In this passage Jesus tells another parable about what the kingdom of God is like. Imagine the following scene: the owner of a vineyard has a large harvest to bring in. In the morning, he goes to the marketplace where laborers in need of employment can be found, and he takes some of them on. Before they make their way to the vineyard, the wage that will be paid after a day’s work is agreed. The sum Matthew quotes is indeed the average daily rate of pay for a labourer in first-century Palestine. By mid morning the vineyard owner realizes that he does not have enough labourers, and he goes and hires some more, and again at noon and twice in the afternoon.
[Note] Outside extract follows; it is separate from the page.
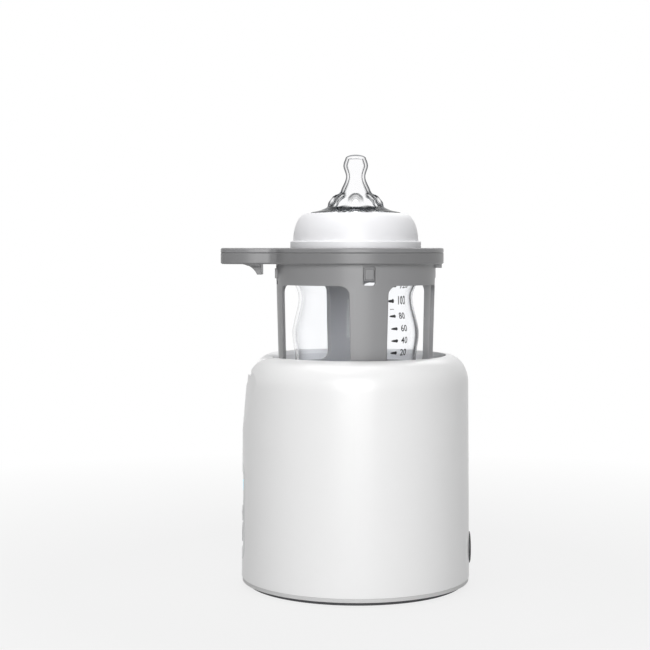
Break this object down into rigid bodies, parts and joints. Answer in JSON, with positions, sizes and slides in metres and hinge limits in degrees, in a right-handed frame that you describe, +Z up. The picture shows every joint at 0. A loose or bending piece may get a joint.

Those who are hired are told that the owner will pay them ‘what is right’. And then, at the end of the day, all go to be paid – and they all receive the same, a full day’s wages. While those who were hired in the afternoon might have been quietly pleased, those who went to work early in the morning are rather cross: ‘this is not fair! We have worked all day and they have only been here a few hours.’ One of the biggest challenges of the Christian faith is that the gospel is God’s good news for all people, regardless of where they – or we – come from, what we – or they – have achieved. A different kind of justice applies in God’s kingdom, where God is the judge and where God’s judgement is his unconditional love for us and for all people. It is not or us to judge what others deserve or don’t deserve, but Jesus challenges us to see the world and other people as God sees them, as those he came to love and to save.

God whose kingdom is justice and love, help us to see others as you see them and to know that you love us and all people.